BSG Beschluss v. - B 5 R 66/14 B

Instanzenzug: S 10 (15) R 278/09

Gründe:

1Mit Urteil vom hat das LSG Nordrhein-Westfalen einen Anspruch der Klägerin auf Witwenrente aus der Versicherung ihres am verstorbenen Ehemanns (Versicherter) verneint.

2Gegen die Nichtzulassung der Revision in dieser Entscheidung hat die Klägerin Beschwerde zum BSG eingelegt. Sie beruft sich auf die grundsätzliche Bedeutung der Rechtssache und auf Verfahrensfehler.

3Die Nichtzulassungsbeschwerde ist unzulässig, weil sie nicht formgerecht begründet ist.

4Die Revision ist nur zuzulassen, wenn

- die Rechtssache grundsätzliche Bedeutung hat (§ 160 Abs 2 Nr 1 SGG),

- das Urteil von einer Entscheidung des BSG, des GmSOGB oder des BVerfG abweicht und auf dieser Abweichung beruht (aaO Nr 2) oder

- ein Verfahrensmangel geltend gemacht wird, auf dem die angefochtene Entscheidung beruhen kann (aaO Nr 3).

5Derartige Gründe werden in der Beschwerdebegründung nicht nach Maßgabe der Erfordernisse des § 160a Abs 2 S 3 SGG dargetan. Die Beschwerde ist daher gemäß § 160a Abs 4 S 1 iVm § 169 SGG zu verwerfen.
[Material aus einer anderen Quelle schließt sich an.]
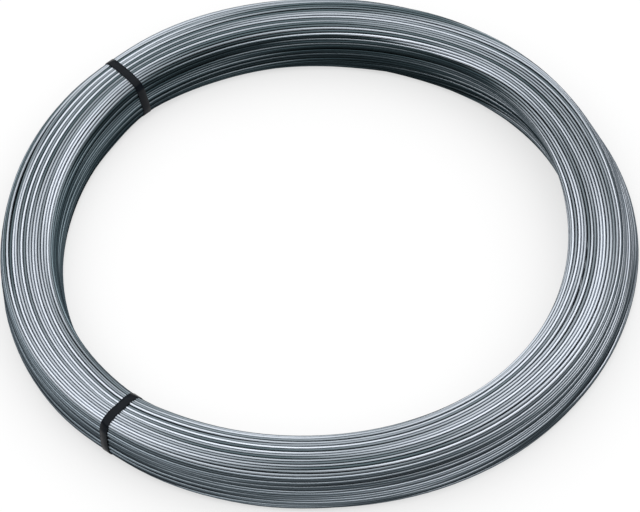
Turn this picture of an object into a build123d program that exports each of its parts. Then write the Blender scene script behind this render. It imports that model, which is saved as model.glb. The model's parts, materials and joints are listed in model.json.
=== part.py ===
from build123d import *
from math import atan2, cos, degrees, radians, sin, tan
import os

# A coil of galvanized steel wire: one long wire wound in a bundle of turns, with two flat
# plastic straps tied round the bundle. It lies flat, with its foot at Z = 0. Its lower end is
# turned about Z. Its upper end is narrower and heaps up towards +X, so its axis leans.

# Driving sizes, in millimetres and degrees
wire_diameter = 3.0
bore_radius = 256.0  # inside of the coil
bundle_width = 58.0  # across the bundle, from the bore outwards
bundle_height = 55.5  # halfway between its high place and its low one
upright_height = 27.0  # of the walls, before they draw in towards the top
draw_in = 4.2  # of each wall, at the top
upper_lean = 1.1  # of the upper end, which rises towards +X
shoulder_radius = 13.0  # rounding of the bundle's section
shoulder_bends = 4  # bends that turn a wall into an end
furrow_depth = 0.9  # between two turns on the coil's ends
foot_width = 19.0  # level ring under the bundle, where its own weight beds the turns flat
strap_width = 9.0
strap_thickness = 0.6
strap_sink = 0.65  # how far a strap's face lies under the bundle's outline
strap_seat_gap = 0.25  # between a strap and the turns that it squeezes in
strap_side_gap = 0.5
strap_angles = {"strap_rear": 130.0, "strap_front": 228.0}  # counterclockwise from +X

# Sizes that follow from them
mean_radius = bore_radius + bundle_width / 2
top_width = bundle_width - 2 * draw_in
wall_slope = degrees(atan2(draw_in, bundle_height - upright_height))
shoulder = min(shoulder_radius, 0.4 * top_width, 0.4 * bundle_height)
shoulder_across = top_width / 2 + shoulder * tan(radians(wall_slope)) - shoulder / cos(radians(wall_slope))
channel_depth = strap_sink + strap_thickness + strap_seat_gap
channel_width = strap_width + 2 * strap_side_gap
leaning_axis = Vector(0, 0, 1).rotate(Axis.Y, -upper_lean)
leaning_out = Vector(1, 0, 0).rotate(Axis.Y, -upper_lean)

# Sections are drawn across the bundle, with X outwards from its middle and Y up from the floor


def rounding(across, height, radius, facing, stop_facing):
    """Bends of a shoulder made of flats, as a strap drawn tight over wires makes it.

    The two facings are the directions, in degrees, in which the walls beside it look.
    """
    step = (stop_facing - facing) / shoulder_bends
    reach = radius / cos(radians(step / 2))
    turned = [radians(facing + step * (bend + 0.5)) for bend in range(shoulder_bends)]
    return [Vector(across + reach * cos(t), height + reach * sin(t)) for t in turned]


def upper_shoulders(inset):
    """Outer and inner shoulder of the upper end, counterclockwise, drawn inset."""
    height = bundle_height - shoulder
    radius = shoulder - inset
    outer = rounding(shoulder_across, height, radius, wall_slope, 90)
    inner = rounding(-shoulder_across, height, radius, 90, 180 - wall_slope)
    return outer, inner


def lower_shoulders(inset):
    """Inner and outer shoulder of the lower end, counterclockwise, drawn inset."""
    across = bundle_width / 2 - shoulder
    radius = shoulder - inset
    return rounding(-across, shoulder, radius, 180, 270), rounding(across, shoulder, radius, 270, 360)


def furrowed_flat(start, stop):
    """Points along a level flat that shows its turns: crests on it, with furrows between them."""
    run = stop - start
    inward = run.normalized().rotate(Axis.Z, 90)
    turns = max(1, round(run.length / wire_diameter))
    points = []
    for turn in range(turns):
        points.append(start + run * (turn / turns))
        points.append(start + run * ((turn + 0.5) / turns) + inward * furrow_depth)
    return points


def lower_end():
    """Outline of the lower end, with upright walls that run on past the upper end."""
    inner, outer = lower_shoulders(0)
    foot_start, foot_stop = Vector(-foot_width / 2, 0), Vector(foot_width / 2, 0)
    foot = furrowed_flat(inner[-1], foot_start) + [foot_start] + furrowed_flat(foot_stop, outer[0])
    wall_top = [Vector(bundle_width / 2, 2 * bundle_height), Vector(-bundle_width / 2, 2 * bundle_height)]
    return inner[:-1] + foot + outer + wall_top


def upper_end():
    """Outline of the upper end, with sloping walls that run on down past the foot."""
    outer, inner = upper_shoulders(0)
    low = -bundle_height
    reach = top_width / 2 + (bundle_height - low) * tan(radians(wall_slope))
    return [Vector(reach, low)] + outer[:-1] + furrowed_flat(outer[-1], inner[0]) + inner + [Vector(-reach, low)]


def bundle_outline(angle, inset):
    """Plain outline of the whole bundle where a plane at an angle cuts it, drawn inset."""
    lean = upper_lean * cos(radians(angle))
    axis = Vector(mean_radius, 0)
    outer, inner = [[(axis + bend).rotate(Axis.Z, lean) - axis for bend in bends] for bends in upper_shoulders(inset)]
    # Each sloping wall runs down from its shoulder to the upright one
    wall = bundle_width / 2 - inset
    outer_down = Vector(0, -1).rotate(Axis.Z, lean + wall_slope)
    inner_down = Vector(0, -1).rotate(Axis.Z, lean - wall_slope)
    outer_bend = outer[0] + outer_down * ((wall - outer[0].X) / outer_down.X)
    inner_bend = inner[-1] + inner_down * ((-wall - inner[-1].X) / inner_down.X)
    inner_low, outer_low = lower_shoulders(inset)
    return [outer_bend] + outer + inner + [inner_bend] + inner_low + outer_low


def across_bundle(angle):
    """Plane across the bundle at an angle, with its origin under the middle of the bundle."""
    outward = Vector(1, 0, 0).rotate(Axis.Z, angle)
    return Plane(origin=outward * mean_radius, x_dir=outward, z_dir=outward.cross(Vector(0, 0, 1)))


# The wire coil, whose two ends are turned one by one and meet halfway up the walls
with BuildPart() as wire_coil:
    with BuildSketch(Plane.XZ):
        with Locations((mean_radius, 0)):
            Polygon(*lower_end(), align=None)
    revolve(axis=Axis.Z)
    with BuildSketch(Plane(origin=(0, 0, 0), x_dir=leaning_out, z_dir=leaning_out.cross(leaning_axis))):
        with Locations((mean_radius, 0)):
            Polygon(*upper_end(), align=None)
    revolve(axis=Axis((0, 0, 0), leaning_axis), mode=Mode.INTERSECT)
    # Where a strap pulls the turns in, the bundle is slimmer all round
    for angle in strap_angles.values():
        with BuildSketch(across_bundle(angle)):
            with Locations((0, bundle_height / 2)):
                Rectangle(1.5 * bundle_width, 1.5 * bundle_height)
            Polygon(*bundle_outline(angle, channel_depth), align=None, mode=Mode.SUBTRACT)
        extrude(amount=channel_width / 2, both=True, mode=Mode.SUBTRACT)
wire_coil.part.label = "wire_coil"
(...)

6Eine Rechtssache hat nur dann grundsätzliche Bedeutung, wenn sie eine Rechtsfrage aufwirft, die über den Einzelfall hinaus aus Gründen der Rechtseinheit oder der Fortbildung des Rechts einer Klärung durch das Revisionsgericht bedürftig und fähig ist. Der Beschwerdeführer muss daher anhand des anwendbaren Rechts und unter Berücksichtigung der höchstrichterlichen Rechtsprechung angeben, welche Fragen sich stellen, dass diese noch nicht geklärt sind, weshalb eine Klärung dieser Rechtsfragen aus Gründen der Rechtseinheit oder der Fortbildung des Rechts erforderlich ist und dass das angestrebte Revisionsverfahren eine Klärung erwarten lässt. Ein Beschwerdeführer muss mithin, um seiner Darlegungspflicht zu genügen, eine Rechtsfrage, ihre (abstrakte) Klärungsbedürftigkeit, ihre (konkrete) Klärungsfähigkeit (Entscheidungserheblichkeit) sowie die über den Einzelfall hinausgehende Bedeutung der von ihm angestrebten Entscheidung (so genannte Breitenwirkung) darlegen (zum Ganzen vgl BSG SozR 3-1500 § 160a Nr 34 S 70 mwN).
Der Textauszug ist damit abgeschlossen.